Antigua and Barbuda’s geography makes it a canary in the coal mine for planetary health. Its struggles mirror those of small island developing states (SIDS) worldwide. The nation has become a powerful voice on the global stage, championing climate justice and pushing for "loss and damage" funding from major polluters.
On the ground, the response is multifaceted. There is a push towards climate-resilient construction, moving infrastructure away from the most vulnerable coasts. The exploration of solar and wind energy is crucial not just for reducing emissions, but for powering the essential desalination and water management systems independently. Coral restoration projects, while localized, are acts of both ecological and geographical defense.

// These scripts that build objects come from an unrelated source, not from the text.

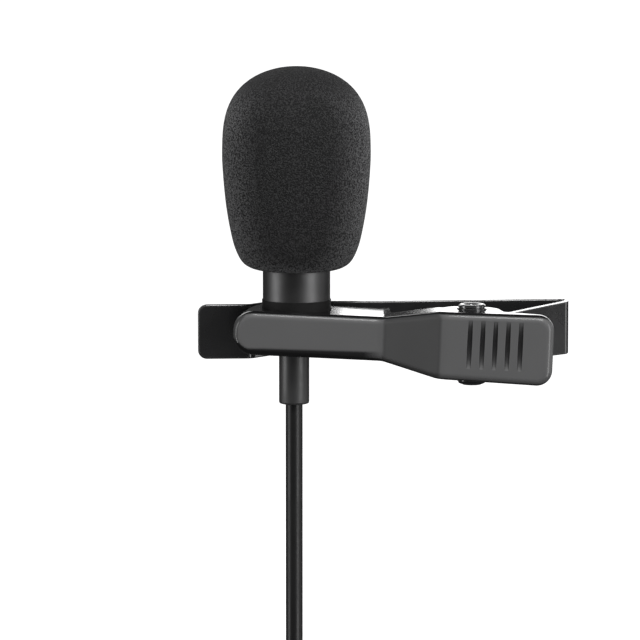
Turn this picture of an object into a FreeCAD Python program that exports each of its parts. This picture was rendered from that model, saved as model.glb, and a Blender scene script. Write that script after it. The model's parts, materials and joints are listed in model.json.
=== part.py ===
"""Lavalier microphone: capsule tube in a spring clip, foam windscreen and a 1.5 m lead with its plug.

Millimetres. +X runs along the clip from the jaws to the thumb pads, -Y is the clip's front and +Z is up
along the microphone. The origin is in the plane where the jaws close, level with the middle of the rear
jaw: cloth is gripped there.
"""
import FreeCAD, Part
import math
import os

V = FreeCAD.Vector
UP = V(0, 0, 1)

# Microphone tube, on a vertical axis at X = 0
MIC_Y = -5.05
MIC_R = 4.15
MIC_WALL = 0.4
MIC_FOOT = -1.15
MIC_TOP = 14.2
CAP_TOP = 15.2
COLLAR_R = 4.25
COLLAR_LOW = 2.1
COLLAR_TOP = 4.3
RUNNING_GAP = 0.05

# Capsule can
CAN_R = 3.0
CAN_TOP = 12.4
CAN_LOW = 9.4
CAN_WALL = 0.2
WIRE_END = 8.6

# Foam windscreen
FOAM_R = 9.12
FOAM_BOTTOM = 8.0
FOAM_WAIST = 21.7
FOAM_TOP = 33.0
FOAM_BORE_END = 17.0
FOAM_SIDE_POWER = 2.0
FOAM_RISE_POWER = 3.2

# Clip sheet metal
SHEET = 0.7
CANT = 2.3
ARM_DROP = -0.4
PIN_X = 21.4
PIN_Y = -11.2
PIN_R = 0.9
EAR_R = 2.75
JAW_HALF = 2.72
PAD_HALF = 4.34
PAD_START_HALF = 4.12
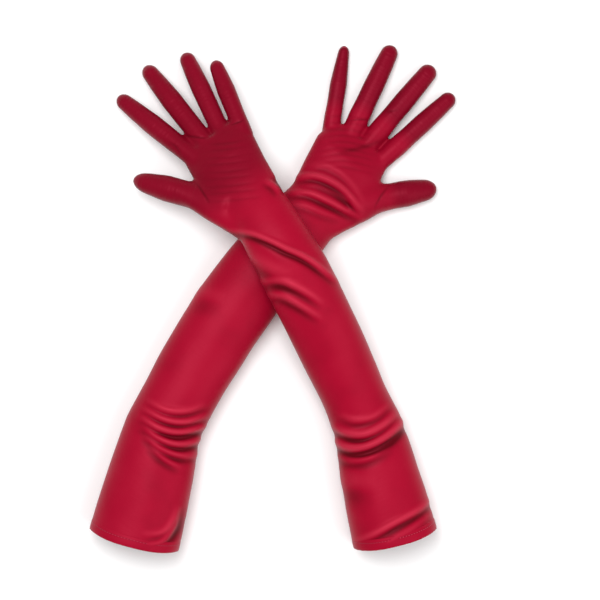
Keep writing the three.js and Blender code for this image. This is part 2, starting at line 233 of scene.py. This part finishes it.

The government and NGOs are actively working on mangrove restoration—another vital natural buffer against storms and erosion.
Perhaps most profound is the evolving relationship with the land itself. The traditional knowledge of reading weather patterns, cultivating drought-resistant crops, and understanding water sources is being fused with modern science. There is a growing recognition that development must work with the island’s fragile geography, not against it. Building back "bigger" is being replaced by building back "smarter" and more resilient.
To stand on Devil’s Bridge in Antigua, watching the Atlantic explode through the limestone arch, or to walk the endless pink-sand beaches of Barbuda, now scoured and reshaped by Irma, is to feel the immense power of natural forces that shaped these islands. That power is now accelerating, charged by human activity a world away. The story of Antigua and Barbuda is no longer just one of ancient volcanoes and coral builders. It is a contemporary, urgent narrative about survival, justice, and the profound interconnectedness of our world. Their geography, beautiful and brutal, is the stage upon which this defining drama of our age is being played out.